A sukkah kosher for coronavirus
We love exiting our homes and entering our sukkot (the plural of sukkah) because of the opportunity to commune with nature and the Divine. Such an opportunity is one of the reasons we are obligated to dwell in a sukkah during the festival. We are taught that, just as the Israelites were protected by ananei kavod (literally, clouds of glory) as they traveled through the wilderness, so too do we seek such protection. Our sukkot are these symbolic clouds.
Especially during this pandemic, we seek to extend that protection and that Divine grace to others. Further, inviting guests to our dinner table enhances our celebration of the festival. And it helps others start off their Jewish year with feelings of warmth, companionship, and welcome. Sukkot is indeed a festival that emphasizes such hospitality.
Still, not everyone builds a sukkah. For that reason, opening our sukkot to guests throughout the course of the festival — especially for those who do not build a sukkah — becomes a moral and religious imperative.
We build many of these temporary shelters with the elements (and some protection from them) in mind. As such, even though we build our sukkot outdoors, the nature of the design often leads to cramped sukkot with limited airflow. This of course creates quite the dilemma during this pandemic. How can we safely “open up” our sukkot?
As my colleague Rabbi Josh Heller has shared: “There is a general principle that we do not risk life to fulfill any positive mitzvah. The obligation to use a sukkah does not apply if doing so would lead to a danger of illness. In addition, there is an even more specific and lenient precedent with sukkah, in Shulhan Arukh OH 640:4, where one who is merely distressed is exempt from sukkah.” Nevertheless, many still want to build sukkot this year and host in a limited and safe way.
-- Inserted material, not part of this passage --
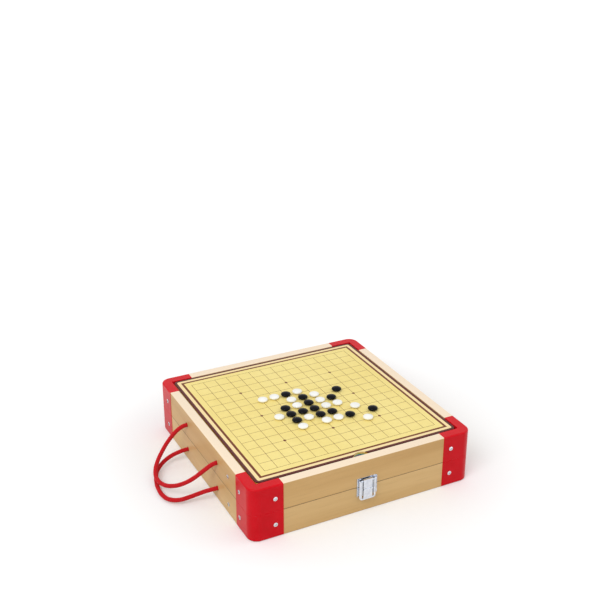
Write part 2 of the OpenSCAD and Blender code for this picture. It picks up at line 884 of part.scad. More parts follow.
module rope_knots(z) {
    // Round knots, each cut flat where it bears on the wall
    seat_x = 0.65 * knot_r;
    color(red) for (side = [-1, 1]) {
        translate([-case_w / 2 + wall_t, side * rope_hole_y, z]) rotate([0, 90, 0]) rotate_extrude() intersection() {
            translate([0, seat_x]) circle(knot_r);
            square([knot_r, 2 * knot_r]);
        }
    }
}

// Loose boards, counted up from the fixed board

module board(place, tint) {
    color(tint) translate([0, 0, river_top_z + board_air + (place - 1) * board_pitch]) linear_extrude(board_t)
        difference() {
            round_rect(board_w, board_d, board_corner_r);
            intersection() {
                notch_r = (notch_w * notch_w / 4 + notch_d * notch_d) / (2 * notch_d);
                translate([0, -board_d / 2 + notch_d - notch_r]) circle(notch_r);
                translate([-notch_w, -board_d / 2 - cut]) square([2 * notch_w, notch_d + 2 * cut]);
            }
        }
}

module stone() {
    // Two domes that run smoothly into a rounded rim
    rim_x = stone_d / 2 - stone_rim_r;
    dome_r = (rim_x * rim_x + stone_h * stone_h / 4 - stone_rim_r * stone_rim_r) / (stone_h - 2 * stone_rim_r);
    dome_down = dome_r - stone_h / 2;
    meet_x = rim_x * dome_r / (dome_r - stone_rim_r);
    translate([0, 0, stone_h / 2]) rotate_extrude($fn = 20) {
        intersection() {
            translate([0, -dome_down]) circle(dome_r);
            translate([0, dome_down]) circle(dome_r);
            translate([0, -stone_h]) square([meet_x, 2 * stone_h]);
        }
        translate([rim_x, 0]) circle(stone_rim_r, $fn = 16);
    }
}

module stones(places, tint) {
    color(tint) for (place = places) {
        translate([place[0] * line_pitch_x, place[1] * line_pitch_y, boards_top_z]) stone();
    }
}

// Pieces for the other games, in the compartments of the lower half

module disc() {
    rotate_extrude($fn = 16) difference() {
        soft_rect(disc_d / 2, disc_h, 0, disc_edge_r, disc_edge_r, 0, $fn = 16);
        translate([disc_ring_r, disc_h - disc_ring_d]) square([disc_ring_w, disc_ring_d + cut]);
    }
}

module discs(rows, tint) {
    color(tint) for (row = rows, column = [0 : disc_columns - 1]) {
        translate([(column - (disc_columns - 1) / 2) * disc_pitch, disc_first_y - row * disc_pitch, floor_z]) disc();
    }
}

module pawn() {
    neck_top_z = pawn_h - 1.6 * pawn_head_r;
    rotate_extrude($fn = 24) {
        soft_rect(pawn_d / 2, pawn_foot_h, 0, pawn_foot_edge_r, pawn_foot_edge_r, 0, $fn = 16);
        polygon([[0, pawn_foot_h], [pawn_d / 2 - pawn_foot_step, pawn_foot_h],
            [pawn_neck_r, neck_top_z], [0, neck_top_z]]);
        intersection() {
            translate([0, pawn_h - pawn_head_r]) circle(pawn_head_r, $fn = 24);
            translate([0, pawn_h - 2 * pawn_head_r]) square(2 * pawn_head_r);
        }
    }
}

module pawns(bay_x, row_y, tint) {
    color(tint) for (column = [-1.5, -0.5, 0.5, 1.5]) {
        translate([bay_x + column * pawn_pitch, row_y, floor_z]) pawn();
    }
}

module dice() {
    color("ivory") for (side = [-1, 1]) {
        translate([bay_pitch / 2 + side * dice_w, front_bay_y + dice_w, floor_z + dice_w / 2]) intersection() {
            cube(dice_w, center = true);
            sphere(0.76 * dice_w);
        }
    }
}

lower_front_wall();
lower_back_wall();
lower_left_wall();
lower_right_wall();
lower_corner(false, false);  // lower_corner_front_left
lower_corner(true, false);  // lower_corner_front_right
lower_corner(false, true);  // lower_corner_back_left
lower_corner(true, true);  // lower_corner_back_right
corner_screws();  // lower_corner_screws
bottom_panel();
lower_divider();
tray_partitions();
divider_screws(lower_divider_screw_z);  // lower_divider_screws
upper_front_wall();
upper_back_wall();
upper_left_wall();
upper_right_wall();
upper_corner(false, false);  // upper_corner_front_left
upper_corner(true, false);  // upper_corner_front_right
upper_corner(false, true);  // upper_corner_back_left
upper_corner(true, true);  // upper_corner_back_right
in_lid() corner_screws();  // upper_corner_screws
lid_panel();
river_board();
upper_divider();
divider_screws(upper_divider_screw_z);  // upper_divider_screws
hinge_leaves_lower();
hinge_leaves_upper();
hinge_pins();
hinge_screws(half_h - hinge_screw_z);  // hinge_screws_lower
hinge_screws(half_h + hinge_screw_z);  // hinge_screws_upper
latch_base();
latch_screws(base_screw_z);  // latch_base_screws
latch_rivets();
latch_lever();
latch_strap();
latch_strap_pin();
latch_strike();
latch_screws(strike_screw_z);  // latch_strike_screws
rope(lower_rope_route, lower_rope_z);  // rope_handle_lower
rope(upper_rope_route, upper_rope_z);  // rope_handle_upper
rope_knots(lower_rope_z);  // rope_knots_lower
rope_knots(upper_rope_z);  // rope_knots_upper
board(1, "midnightblue");  // board_pentagram
board(2, "mediumpurple");  // board_snakes
board(3, "mediumaquamarine");  // board_ludo
board(4, "gold");  // board_star
board(5, "khaki");  // board_lines
stones(black_stones, "black");  // stones_black
stones(white_stones, "white");  // stones_white
discs([0, 1], "indianred");  // discs_red
discs([2, 3], "dimgray");  // discs_black
pawns(pawn_bay_x[0], pawn_row_y[0], "red");  // pawns_red
pawns(pawn_bay_x[0], pawn_row_y[1], "yellow");  // pawns_yellow
pawns(pawn_bay_x[1], pawn_row_y[0], "green");  // pawns_green
pawns(pawn_bay_x[1], pawn_row_y[1], "blue");  // pawns_blue
dice();
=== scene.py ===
import bmesh
import bpy
import math
import random
from mathutils import Matrix, Vector


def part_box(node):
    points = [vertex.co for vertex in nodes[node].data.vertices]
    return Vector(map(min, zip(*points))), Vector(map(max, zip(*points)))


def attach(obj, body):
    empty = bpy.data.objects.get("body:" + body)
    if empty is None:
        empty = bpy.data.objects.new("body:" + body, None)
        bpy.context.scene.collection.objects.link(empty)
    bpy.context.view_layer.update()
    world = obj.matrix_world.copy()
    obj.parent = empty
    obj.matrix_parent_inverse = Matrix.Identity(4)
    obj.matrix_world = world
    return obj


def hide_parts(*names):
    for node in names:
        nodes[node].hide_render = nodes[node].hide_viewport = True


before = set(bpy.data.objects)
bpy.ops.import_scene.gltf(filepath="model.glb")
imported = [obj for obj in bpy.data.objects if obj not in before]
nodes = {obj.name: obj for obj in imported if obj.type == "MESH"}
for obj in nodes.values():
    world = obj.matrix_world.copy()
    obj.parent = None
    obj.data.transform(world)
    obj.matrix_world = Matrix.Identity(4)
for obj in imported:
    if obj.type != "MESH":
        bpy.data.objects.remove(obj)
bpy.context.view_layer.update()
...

Because so many of us use sukkah “kits,” we do not regularly consider the different leniencies and teachings about how to build a “kosher” sukkah — simply because the design and build is already laid out. These leniencies and minimum requirements can enable (and compel us) to build our sukkot this year in a COVID19-safe way.
Though these leniencies may lead to building a very different sukkah, the air will flow freely.
First, even though our kits are often tarp or vinyl, and the sukkah is fully enclosed (except for a doorway), sukkah walls can be made of any material. However, people often do not realize that it is permissible to have “incomplete” walls, so to speak. The Talmud considers two solid surfaces separated by a gap of less than three handbreadths (tefachim) as a complete surface. This concept (called levud) permits us to use relatively porous walls — latticework for example. In addition, the walls of one’s sukkah can have a similar gap before they reach the floor—and need only be 10 tefachim off the ground (just over three feet). Further, the walls need not reach the skhakh (the roof made of ground-growth material), provided they reach that minimum height. And lastly, though most of our kits provide for four-wall, enclosed sukkot (often with a doorway) a sukkah only needs two and half walls (at a minimum).
Dwelling in a sukkah is meant to teach us about the fragility of life and the fleeting nature of our existence. We not only get in touch with the outdoors, but we also “press reset” from the regularity of our home routine. This year we surely can use a change — and we can build Covid-19 safer sukkot, allowing for proper airflow and social distancing. Not only can we build them within Jewish legal parameters, but in constructing our sukkot this way, the emphasis on the fragility of life -– and the need to honor those around us -– is ever more prominent.
Rabbi Avi S. Olitzky is the rabbi of Beth El Synagogue in St. Louis Park, Minn.